● STATED TASK: Tally every line of the listing below that holds "materials", then give the tally alone.

● INFORMATION SHOWN:
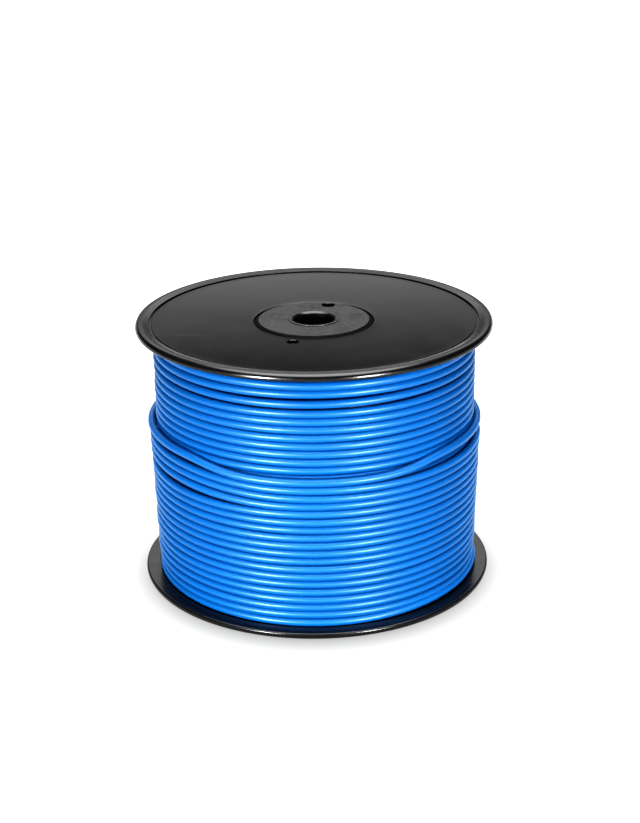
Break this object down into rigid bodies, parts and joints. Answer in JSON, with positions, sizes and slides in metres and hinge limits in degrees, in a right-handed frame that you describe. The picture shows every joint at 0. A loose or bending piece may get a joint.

==

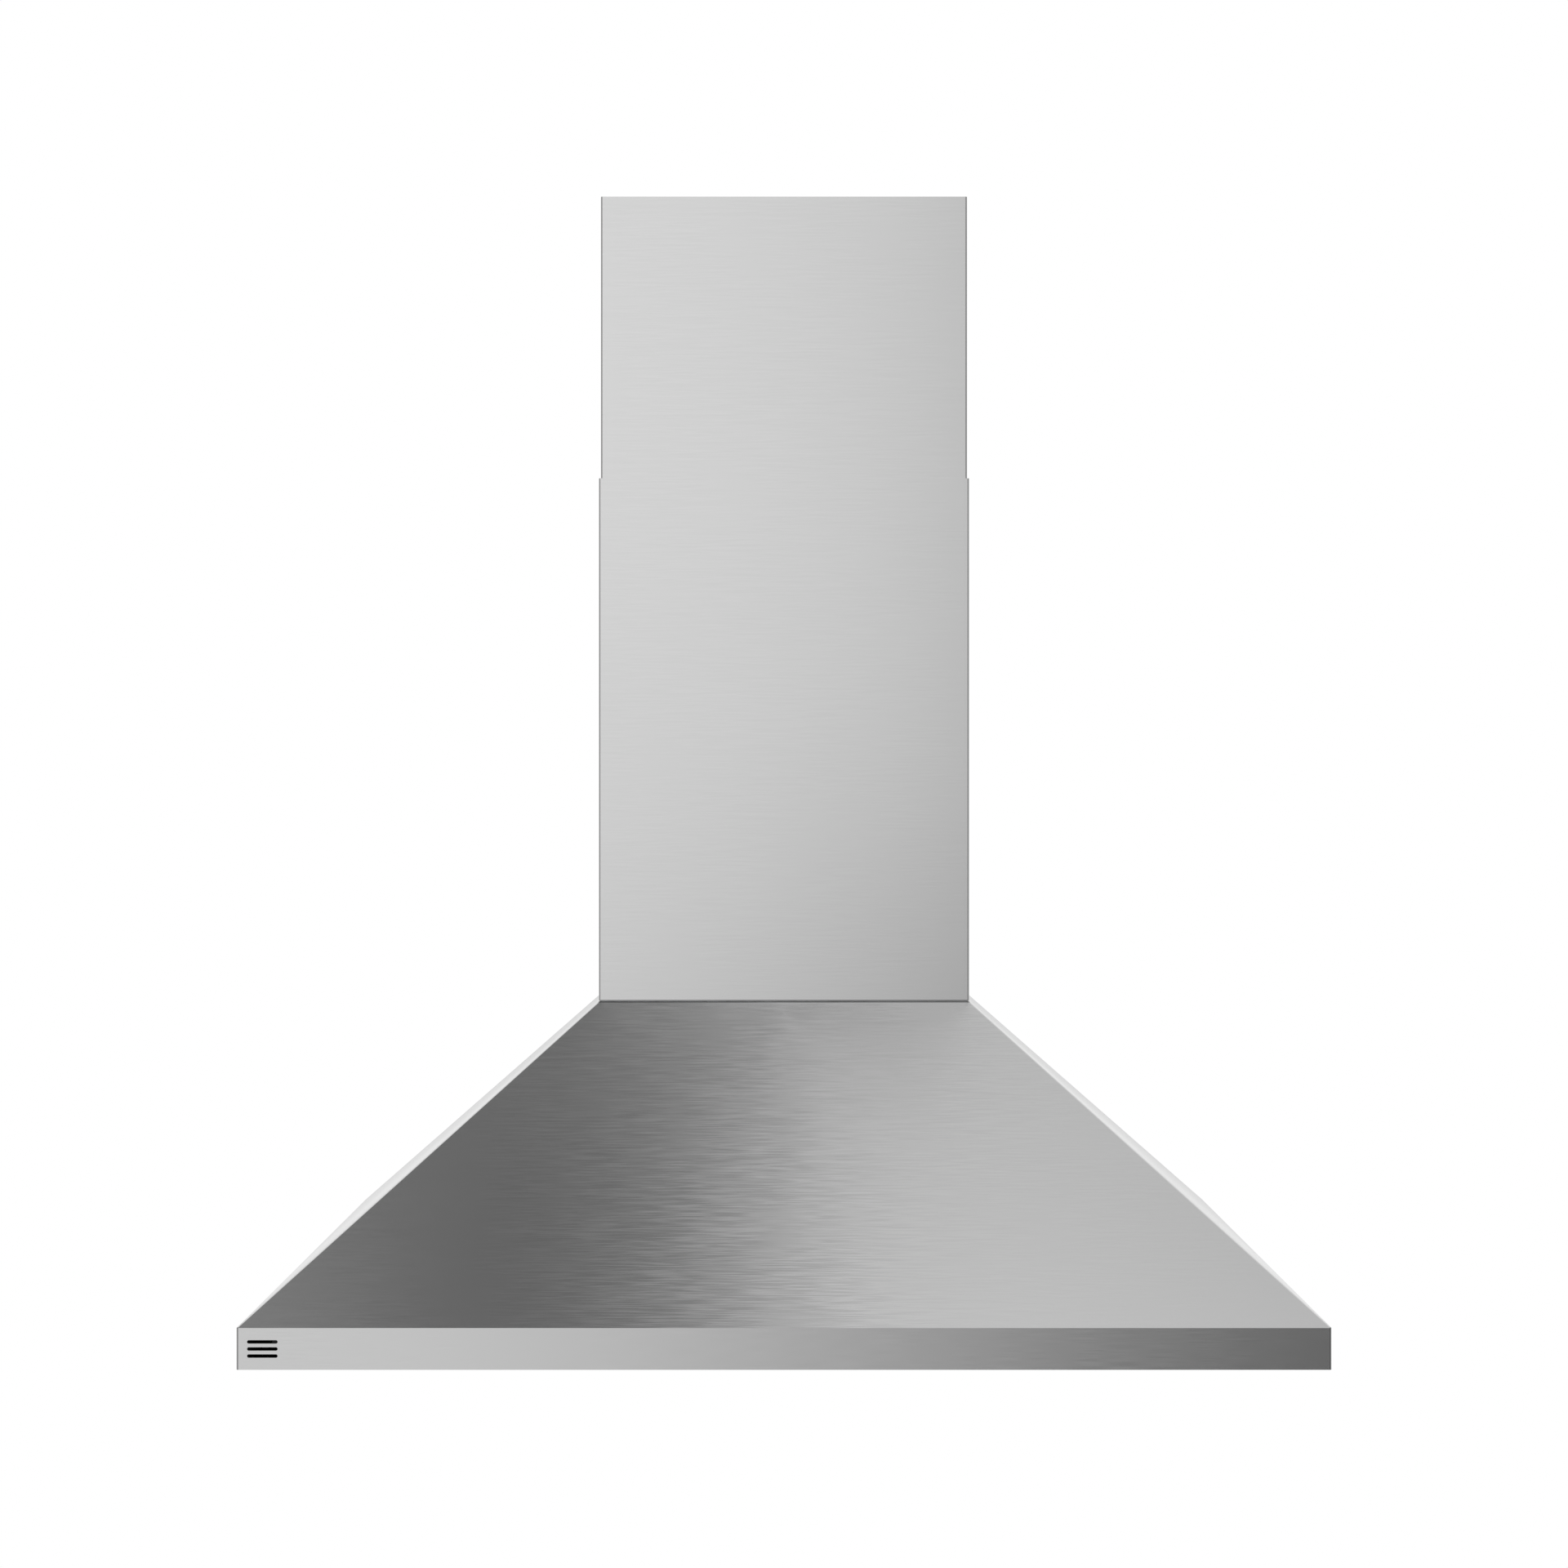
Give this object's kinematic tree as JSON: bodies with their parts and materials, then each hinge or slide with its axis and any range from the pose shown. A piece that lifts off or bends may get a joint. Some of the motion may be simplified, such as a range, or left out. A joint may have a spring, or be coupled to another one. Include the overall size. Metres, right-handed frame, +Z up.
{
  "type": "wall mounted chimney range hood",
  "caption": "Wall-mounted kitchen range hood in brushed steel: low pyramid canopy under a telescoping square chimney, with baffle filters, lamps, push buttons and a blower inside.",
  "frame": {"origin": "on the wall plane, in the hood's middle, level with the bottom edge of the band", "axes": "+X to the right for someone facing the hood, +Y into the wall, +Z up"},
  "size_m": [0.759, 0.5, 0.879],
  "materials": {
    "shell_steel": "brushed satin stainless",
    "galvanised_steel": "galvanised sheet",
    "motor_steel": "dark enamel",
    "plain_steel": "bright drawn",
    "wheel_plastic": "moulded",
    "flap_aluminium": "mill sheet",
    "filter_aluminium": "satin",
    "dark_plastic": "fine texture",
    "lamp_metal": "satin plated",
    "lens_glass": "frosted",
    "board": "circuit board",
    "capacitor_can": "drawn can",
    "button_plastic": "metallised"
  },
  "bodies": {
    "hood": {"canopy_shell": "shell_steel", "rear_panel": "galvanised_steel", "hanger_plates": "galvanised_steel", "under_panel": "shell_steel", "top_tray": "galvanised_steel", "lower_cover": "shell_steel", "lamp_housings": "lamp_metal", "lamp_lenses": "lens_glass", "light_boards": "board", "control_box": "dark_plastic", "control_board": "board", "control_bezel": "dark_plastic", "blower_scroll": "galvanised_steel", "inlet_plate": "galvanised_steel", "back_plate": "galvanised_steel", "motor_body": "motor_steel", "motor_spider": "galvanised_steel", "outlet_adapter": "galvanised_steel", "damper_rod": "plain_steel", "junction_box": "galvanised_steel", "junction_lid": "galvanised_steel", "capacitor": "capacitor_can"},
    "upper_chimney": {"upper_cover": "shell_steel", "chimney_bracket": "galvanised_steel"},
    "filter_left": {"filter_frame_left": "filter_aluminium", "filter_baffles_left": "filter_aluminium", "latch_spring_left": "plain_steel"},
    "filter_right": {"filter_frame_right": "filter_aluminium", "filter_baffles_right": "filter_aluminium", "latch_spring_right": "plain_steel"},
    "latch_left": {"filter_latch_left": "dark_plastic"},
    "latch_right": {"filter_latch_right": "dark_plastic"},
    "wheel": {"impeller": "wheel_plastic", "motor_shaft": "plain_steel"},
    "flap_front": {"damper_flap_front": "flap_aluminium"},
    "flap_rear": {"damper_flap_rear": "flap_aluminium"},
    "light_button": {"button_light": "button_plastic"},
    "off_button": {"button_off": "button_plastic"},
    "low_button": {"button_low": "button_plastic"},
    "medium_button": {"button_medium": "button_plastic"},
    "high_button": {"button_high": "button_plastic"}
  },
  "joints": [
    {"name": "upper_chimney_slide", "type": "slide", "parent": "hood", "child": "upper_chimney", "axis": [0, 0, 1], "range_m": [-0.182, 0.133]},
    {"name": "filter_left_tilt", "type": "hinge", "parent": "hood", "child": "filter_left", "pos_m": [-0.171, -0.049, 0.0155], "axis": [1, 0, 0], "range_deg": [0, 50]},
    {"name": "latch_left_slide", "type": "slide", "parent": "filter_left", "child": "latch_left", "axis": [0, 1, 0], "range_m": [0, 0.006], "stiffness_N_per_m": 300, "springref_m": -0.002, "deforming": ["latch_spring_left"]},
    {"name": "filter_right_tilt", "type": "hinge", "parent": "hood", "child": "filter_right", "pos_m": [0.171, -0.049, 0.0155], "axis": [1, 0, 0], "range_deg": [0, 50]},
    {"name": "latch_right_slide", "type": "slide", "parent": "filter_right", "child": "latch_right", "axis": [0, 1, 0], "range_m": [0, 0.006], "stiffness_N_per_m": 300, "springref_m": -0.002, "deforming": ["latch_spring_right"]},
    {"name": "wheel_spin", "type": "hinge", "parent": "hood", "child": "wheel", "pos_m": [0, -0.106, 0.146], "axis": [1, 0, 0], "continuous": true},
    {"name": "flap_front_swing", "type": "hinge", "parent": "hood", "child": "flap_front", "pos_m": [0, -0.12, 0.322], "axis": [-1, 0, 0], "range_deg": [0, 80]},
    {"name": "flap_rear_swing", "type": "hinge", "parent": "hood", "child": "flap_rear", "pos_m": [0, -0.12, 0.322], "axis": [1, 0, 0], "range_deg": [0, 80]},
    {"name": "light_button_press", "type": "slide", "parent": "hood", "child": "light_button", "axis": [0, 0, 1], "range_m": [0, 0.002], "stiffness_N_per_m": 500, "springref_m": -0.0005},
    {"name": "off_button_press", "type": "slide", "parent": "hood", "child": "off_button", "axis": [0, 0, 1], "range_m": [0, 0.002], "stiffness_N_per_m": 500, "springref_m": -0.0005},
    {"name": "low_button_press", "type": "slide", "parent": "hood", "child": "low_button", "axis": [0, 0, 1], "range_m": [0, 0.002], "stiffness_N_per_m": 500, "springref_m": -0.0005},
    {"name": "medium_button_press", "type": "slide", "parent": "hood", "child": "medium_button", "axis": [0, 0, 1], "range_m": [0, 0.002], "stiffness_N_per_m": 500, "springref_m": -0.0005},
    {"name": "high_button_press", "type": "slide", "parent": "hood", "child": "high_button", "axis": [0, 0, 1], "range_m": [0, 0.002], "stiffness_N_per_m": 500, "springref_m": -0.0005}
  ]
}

● FINISHED TASK: 2